GOAL OF THE EXERCISE: Repeat exactly the lines from the start of the material below up to and including the "spoke_rim_fillet = 2.0" line.

BEGIN COLLECTED MATERIAL

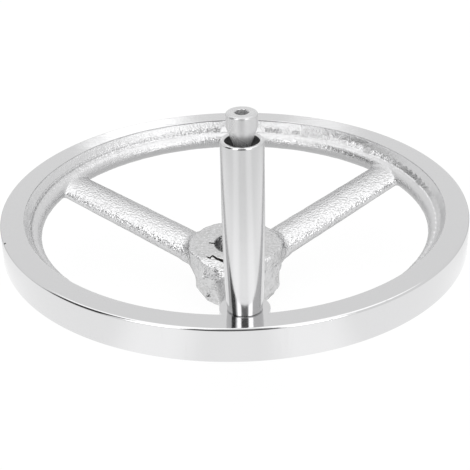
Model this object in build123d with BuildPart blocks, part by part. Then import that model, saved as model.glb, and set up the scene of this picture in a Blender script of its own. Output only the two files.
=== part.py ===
from build123d import *
from math import radians, tan
import os

# Dished machine handwheel, 200 mm, with a turning crank handle held by a shoulder screw.
# The origin is the centre of the hub's lower face and +Z runs up the bore. The handle stands at -Y.

os.makedirs("parts", exist_ok=True)

# --- Driving dimensions, in millimetres ---------------------------------------------------------
# Rim
rim_radius = 100.0
rim_height = 14.7
rim_corner_chamfer = 0.7
face_width = 9.5  # polished flat on top of the rim
step_depth = 1.2  # turned step between the flat and the cast skin
step_width = 1.0
bead_reach = 7.2  # how far the cast bead stands in from the flat's inner edge
bead_radius = 4.0
bead_drop = 9.0  # from the flat down to the middle of the bead
bead_crease_angle = 100.0  # where the cast slope meets the bead, in degrees round the bead
base_land_width = 8.5  # flat on the underside of the rim

# Hub
hub_length = 24.0
hub_radius = 18.6
hub_foot_radius = 17.2
hub_foot_height = 3.8
hub_foot_chamfer = 1.4
hub_crown_chamfer = 0.6
bore_radius = 9.0
bore_chamfer = 0.5
dish = 20.0  # from the hub's upper face up to the rim's flat

# Spokes
spoke_count = 3
spoke_hub_width = 18.4
spoke_hub_thickness = 11.6
spoke_rim_width = 17.6
spoke_rim_thickness = 7.4
spoke_side_share = 0.7  # radius of the oval's sides, as a share of its half thickness
spoke_hub_drop = 8.4  # centre line below the hub's upper face, at the hub's wall
spoke_rim_drop = 10.4  # centre line below the rim's flat, at the bead
spoke_hub_fillet = 6.0
spoke_rim_fillet = 2.0

# Handle
handle_inset = 14.3  # from the rim's outer wall to the handle's axis
pad_radius = 9.5
pad_fillet = 1.5
sleeve_length = 67.8
sleeve_radius = 7.7  # of its straight upper part
sleeve_base_radius = 6.6
sleeve_taper_length = 34.0  # the wall draws in along a long arc over this much above the base
sleeve_lip_wall = 1.7
sleeve_lip_chamfer = 0.45
sleeve_base_chamfer = 0.3
sleeve_recess_depth = 5.0
sleeve_end_clearance = 0.1
sleeve_bore_clearance = 0.08

# Shoulder screw
shank_radius = 4.0
cone_angle = 17.5  # of the head's underside, in degrees from the axis
cone_start = 0.8  # shank that shows below the cone, down from the sleeve's mouth
head_radius = 5.55
head_height = 6.0
head_rounding = 1.0
socket_across_flats = 5.0
socket_depth = 3.5
socket_chamfer = 0.35
thread_radius = 3.0
thread_clearance = 0.02
thread_relief_height = 1.2
thread_relief_depth = 0.4
thread_end_chamfer = 0.7
thread_end_gap = 0.9  # the screw stops this far above the pad's underside

# --- Sizes worked out from them -----------------------------------------------------------------
rim_top = hub_length + dish
rim_bottom = rim_top - rim_height
face_inner_radius = rim_radius - face_width
bead_nose_radius = face_inner_radius - bead_reach
bead_center_radius = bead_nose_radius + bead_radius
bead_center_height = rim_top - bead_drop
base_inner_radius = rim_radius - base_land_width
handle_radius = rim_radius - handle_inset

spoke_angles = [-90 + 360 / spoke_count * turn for turn in range(spoke_count)]
spoke_hub_height = hub_length - spoke_hub_drop
spoke_rim_height = rim_top - spoke_rim_drop
spoke_hub_end = (bore_radius + hub_radius) / 2
spoke_rim_end = (bead_center_radius + face_inner_radius) / 2
spoke_straight_start = hub_radius + spoke_hub_fillet + 2
spoke_straight_end = bead_nose_radius - 2 * spoke_rim_fillet
spoke_root_start = (spoke_straight_end + bead_nose_radius) / 2
spoke_middle = (spoke_straight_start + spoke_straight_end) / 2
spoke_stations = [spoke_hub_end, spoke_straight_start, spoke_middle, spoke_straight_end, spoke_rim_end]

sleeve_bottom = rim_top + sleeve_end_clearance
sleeve_top = sleeve_bottom + sleeve_length
sleeve_bore_radius = shank_radius + sleeve_bore_clearance
sleeve_recess_radius = sleeve_radius - sleeve_lip_wall
cone_bottom = sleeve_top - cone_start
cone_height = (head_radius - shank_radius) / tan(radians(cone_angle))
head_bottom = cone_bottom + cone_height
head_top = head_bottom + head_height
thread_bottom = rim_bottom + thread_end_gap
relief_bottom = rim_top - thread_relief_height


def spoke_share(station):
    """How far along the spoke a station lies: 0 at the hub's wall, 1 at the bead."""
    return (station - hub_radius) / (bead_nose_radius - hub_radius)


def spoke_plane(angle, station):
    """Upright plane across the spoke, centred on it, at a distance from the bore's axis."""
    outward = Vector(1, 0, 0).rotate(Axis.Z, angle)
    height = spoke_hub_height + spoke_share(station) * (spoke_rim_height - spoke_hub_height)
    center = outward * station + Vector(0, 0, height)
    return Plane(origin=center, x_dir=outward.rotate(Axis.Z, 90), z_dir=outward)


def spoke_size(station):
    """Half width and half thickness of the spoke's oval section."""
    width = spoke_hub_width + spoke_share(station) * (spoke_rim_width - spoke_hub_width)
    thickness = spoke_hub_thickness + spoke_share(station) * (spoke_rim_thickness - spoke_hub_thickness)
    return width / 2, thickness / 2


def oval_shoulder(half_width, half_thickness):
    """Point where the oval's crown arc runs into its side arc without a corner."""
    side_radius = spoke_side_share * half_thickness
    side_center = half_width - side_radius
    crown_radius = (side_center**2 + half_thickness**2 - side_radius**2) / (half_thickness - side_radius) / 2
    crown_center = half_thickness - crown_radius
    reach = crown_radius / (crown_radius - side_radius)
    return side_center * reach, crown_center * (1 - reach)


def off_axis(edge, y=0):
    """Distance in plan from the upright line at x = 0 and this y to the middle of an edge's box."""
    middle = edge.center(CenterOf.BOUNDING_BOX)
    return Vector(middle.X, middle.Y - y, 0).length


def inner_end(edge):
    """Distance in plan from the bore's axis to the nearer end of an edge."""
    return min(Vector(end.X, end.Y, 0).length for end in edge.vertices())


# --- Wheel: one casting -------------------------------------------------------------------------
with BuildPart() as wheel:
    # Rim: flat top and outer wall, cast bead on the inner side
    with BuildSketch(Plane.XZ) as rim_profile:
        with BuildLine():
            outer_wall = Polyline(
                (base_inner_radius, rim_bottom),
                (rim_radius, rim_bottom),
                (rim_radius, rim_top),
                (face_inner_radius, rim_top),
                (face_inner_radius - step_width, rim_top - step_depth),
            )
            bead = CenterArc(
                (bead_center_radius, bead_center_height),
                bead_radius,
                start_angle=bead_crease_angle,
                arc_size=270 - bead_crease_angle,
            )
            cast_slope = Line(outer_wall @ 1, bead @ 0)
            underside = Line(bead @ 1, outer_wall @ 0)
        make_face()
        outer_corners = rim_profile.vertices().group_by(Axis.X)[-1]
        chamfer(outer_corners, length=rim_corner_chamfer)
    revolve(axis=Axis.Z)

    # Hub: stepped boss that hangs below the rim
    with BuildSketch(Plane.XZ) as hub_profile:
        with BuildLine():
            Polyline(
                (0, 0),
                (hub_foot_radius, 0),
                (hub_foot_radius, hub_foot_height),
                (hub_radius, hub_foot_height),
                (hub_radius, hub_length),
                (0, hub_length),
                close=True,
            )
        make_face()
        foot_corners = hub_profile.vertices().filter_by_position(Axis.X, hub_foot_radius, hub_foot_radius)
        chamfer(foot_corners.sort_by(Axis.Y)[0], length=hub_foot_chamfer)
        wall_corners = hub_profile.vertices().group_by(Axis.X)[-1]
        chamfer(wall_corners.sort_by(Axis.Y)[-1], length=hub_crown_chamfer)
    revolve(axis=Axis.Z)

    # Spokes: oval bars, wide and thick at the hub, thinner at the rim
    for angle in spoke_angles:
        for station in spoke_stations:
            half_width, half_thickness = spoke_size(station)
            shoulder_x, shoulder_y = oval_shoulder(half_width, half_thickness)
            with BuildSketch(spoke_plane(angle, station)):
                with BuildLine():
                    ThreePointArc((-shoulder_x, shoulder_y), (0, half_thickness), (shoulder_x, shoulder_y))
                    ThreePointArc((shoulder_x, shoulder_y), (half_width, 0), (shoulder_x, -shoulder_y))
                    ThreePointArc((shoulder_x, -shoulder_y), (0, -half_thickness), (-shoulder_x, -shoulder_y))
                    ThreePointArc((-shoulder_x, -shoulder_y), (-half_width, 0), (-shoulder_x, shoulder_y))
                make_face()
        loft(ruled=True)
    root_edges = wheel.edges().filter_by(GeomType.BSPLINE)
    fillet(root_edges.filter_by(lambda edge: off_axis(edge) < hub_radius), radius=spoke_hub_fillet)
    root_edges = wheel.edges().filter_by(GeomType.BSPLINE)
    fillet(root_edges.filter_by(lambda edge: inner_end(edge) > spoke_root_start), radius=spoke_rim_fillet)

    # Bore, chamfered at both ends
    with BuildSketch(Plane.XY):
        Circle(bore_radius)
    extrude(amount=hub_length, mode=Mode.SUBTRACT)
    widest_bore_edge = (bore_radius + hub_foot_radius) / 2
    round_edges = wheel.edges().filter_by(GeomType.CIRCLE)
    bore_edges = round_edges.filter_by(lambda edge: edge.radius < widest_bore_edge)
    chamfer(bore_edges, length=bore_chamfer)

    # Pad: round seat for the handle, flush with the rim's flat
    with BuildSketch(Plane.XY.offset(rim_bottom)):
        with Locations((0, -handle_radius)):
            Circle(pad_radius)
    extrude(amount=rim_height)
    root_edges = wheel.edges().filter_by(GeomType.BSPLINE)
    pad_edges = root_edges.filter_by(lambda edge: off_axis(edge, -handle_radius) < pad_radius)
    fillet(pad_edges.sort_by(SortBy.LENGTH)[-1], radius=pad_fillet)

    # Tapped hole for the shoulder screw, through the pad
    with BuildSketch(Plane.XY.offset(rim_top)):
        with Locations((0, -handle_radius)):
            Circle(thread_radius + thread_clearance)
    extrude(amount=-rim_height, mode=Mode.SUBTRACT)

# --- Handle sleeve: tube drawn in towards its base, open at the top -----------------------------
with BuildPart() as handle_sleeve:
    with BuildSketch(Plane.XZ.offset(handle_radius)) as sleeve_profile:
        with BuildLine():
            taper = TangentArc(
                (sleeve_radius, sleeve_bottom + sleeve_taper_length),
                (sleeve_base_radius, sleeve_bottom),
                tangent=(0, -1),
            )
            Polyline(
                taper @ 0,
                (sleeve_radius, sleeve_top),
                (sleeve_recess_radius, sleeve_top),
                (sleeve_recess_radius, sleeve_top - sleeve_recess_depth),
                (sleeve_bore_radius, sleeve_top - sleeve_recess_depth),
                (sleeve_bore_radius, sleeve_bottom),
                taper @ 1,
            )
        make_face()
        lip_corners = sleeve_profile.vertices().group_by(Axis.Y)[-1]
        chamfer(lip_corners, length=sleeve_lip_chamfer)
        base_corners = sleeve_profile.vertices().group_by(Axis.Y)[0]
        chamfer(base_corners, length=sleeve_base_chamfer)
    revolve(axis=Axis((0, -handle_radius, 0), (0, 0, 1)))

# --- Handle pin: shoulder screw that holds the sleeve -------------------------------------------
with BuildPart() as handle_pin:
    with BuildSketch(Plane.XZ.offset(handle_radius)) as pin_profile:
        with BuildLine():
            Polyline(
                (0, thread_bottom),
                (thread_radius, thread_bottom),
                (thread_radius, relief_bottom),
                (thread_radius - thread_relief_depth, relief_bottom),
                (thread_radius - thread_relief_depth, rim_top),
                (shank_radius, rim_top),
                (shank_radius, cone_bottom),
                (head_radius, head_bottom),
                (head_radius, head_top),
                (0, head_top),
                close=True,
            )
        make_face()
        thread_end = pin_profile.vertices().group_by(Axis.Y)[0].sort_by(Axis.X)[-1]
        chamfer(thread_end, length=thread_end_chamfer)
        head_rim = pin_profile.vertices().group_by(Axis.Y)[-1].sort_by(Axis.X)[-1]
        fillet(head_rim, radius=head_rounding)
    revolve(axis=Axis((0, -handle_radius, 0), (0, 0, 1)))

    # Hexagon socket in the head
    with BuildSketch(Plane.XY.offset(head_top)):
        with Locations((0, -handle_radius)):
            RegularPolygon(radius=socket_across_flats / 2, side_count=6, major_radius=False)
    extrude(amount=-socket_depth, mode=Mode.SUBTRACT)
    socket_edges = handle_pin.edges().filter_by(GeomType.LINE).group_by(Axis.Z)[-1]
    chamfer(socket_edges, length=socket_chamfer)

wheel.part.label = "wheel"
handle_sleeve.part.label = "handle_sleeve"
handle_pin.part.label = "handle_pin"
export_step(wheel.part, "parts/wheel.step")
export_step(handle_sleeve.part, "parts/handle_sleeve.step")
export_step(handle_pin.part, "parts/handle_pin.step")
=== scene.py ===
import bpy
from math import asin, cos, degrees, hypot, pi, radians, sin, tan
from mathutils import Matrix, Vector, noise as lumps


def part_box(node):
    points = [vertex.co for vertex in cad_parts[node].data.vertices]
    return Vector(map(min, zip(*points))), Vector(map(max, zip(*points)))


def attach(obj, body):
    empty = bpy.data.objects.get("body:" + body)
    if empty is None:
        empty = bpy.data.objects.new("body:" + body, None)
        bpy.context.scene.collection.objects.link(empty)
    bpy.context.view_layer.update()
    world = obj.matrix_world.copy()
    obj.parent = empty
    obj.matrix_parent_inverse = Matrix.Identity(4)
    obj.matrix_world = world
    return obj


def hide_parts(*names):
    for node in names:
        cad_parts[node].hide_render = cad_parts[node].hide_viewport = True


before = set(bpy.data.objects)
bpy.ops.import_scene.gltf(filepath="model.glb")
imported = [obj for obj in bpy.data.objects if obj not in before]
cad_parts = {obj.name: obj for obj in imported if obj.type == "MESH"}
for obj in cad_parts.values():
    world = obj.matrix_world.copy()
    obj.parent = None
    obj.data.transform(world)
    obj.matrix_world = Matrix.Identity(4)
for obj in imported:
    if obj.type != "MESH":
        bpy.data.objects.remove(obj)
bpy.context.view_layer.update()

mm = 0.001

# --- Sizes, in metres -------------------------------------------------------------------------------
wheel_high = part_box("wheel")[1]
sleeve_low, sleeve_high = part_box("handle_sleeve")
pin_low, pin_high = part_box("handle_pin")
handle_y = (sleeve_low.y + sleeve_high.y) / 2

# Turned band of the rim
rim_radius = wheel_high.x
rim_top = wheel_high.z
rim_height = 14.7 * mm
rim_bottom = rim_top - rim_height
corner_rounding = 1.1 * mm
face_inner_radius = rim_radius - 9.9 * mm
face_edge_rounding = 0.15 * mm
face_step = 1 * mm
base_inner_radius = rim_radius - 8.5 * mm

# Pad under the handle, and its tapped hole
pad_radius = 9.5 * mm
pad_plate_depth = 1.2 * mm
pad_clearance = 0.5 * mm
pad_face_radius = 4 * mm
screw_hole_radius = 3.02 * mm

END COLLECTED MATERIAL

ANSWER:
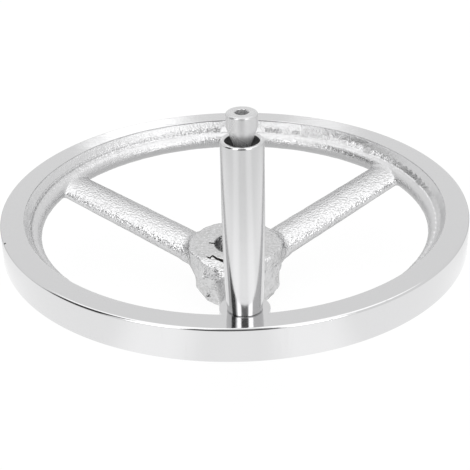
Model this object in build123d with BuildPart blocks, part by part. Then import that model, saved as model.glb, and set up the scene of this picture in a Blender script of its own. Output only the two files.
=== part.py ===
from build123d import *
from math import radians, tan
import os

# Dished machine handwheel, 200 mm, with a turning crank handle held by a shoulder screw.
# The origin is the centre of the hub's lower face and +Z runs up the bore. The handle stands at -Y.

os.makedirs("parts", exist_ok=True)

# --- Driving dimensions, in millimetres ---------------------------------------------------------
# Rim
rim_radius = 100.0
rim_height = 14.7
rim_corner_chamfer = 0.7
face_width = 9.5  # polished flat on top of the rim
step_depth = 1.2  # turned step between the flat and the cast skin
step_width = 1.0
bead_reach = 7.2  # how far the cast bead stands in from the flat's inner edge
bead_radius = 4.0
bead_drop = 9.0  # from the flat down to the middle of the bead
bead_crease_angle = 100.0  # where the cast slope meets the bead, in degrees round the bead
base_land_width = 8.5  # flat on the underside of the rim

# Hub
hub_length = 24.0
hub_radius = 18.6
hub_foot_radius = 17.2
hub_foot_height = 3.8
hub_foot_chamfer = 1.4
hub_crown_chamfer = 0.6
bore_radius = 9.0
bore_chamfer = 0.5
dish = 20.0  # from the hub's upper face up to the rim's flat

# Spokes
spoke_count = 3
spoke_hub_width = 18.4
spoke_hub_thickness = 11.6
spoke_rim_width = 17.6
spoke_rim_thickness = 7.4
spoke_side_share = 0.7  # radius of the oval's sides, as a share of its half thickness
spoke_hub_drop = 8.4  # centre line below the hub's upper face, at the hub's wall
spoke_rim_drop = 10.4  # centre line below the rim's flat, at the bead
spoke_hub_fillet = 6.0
spoke_rim_fillet = 2.0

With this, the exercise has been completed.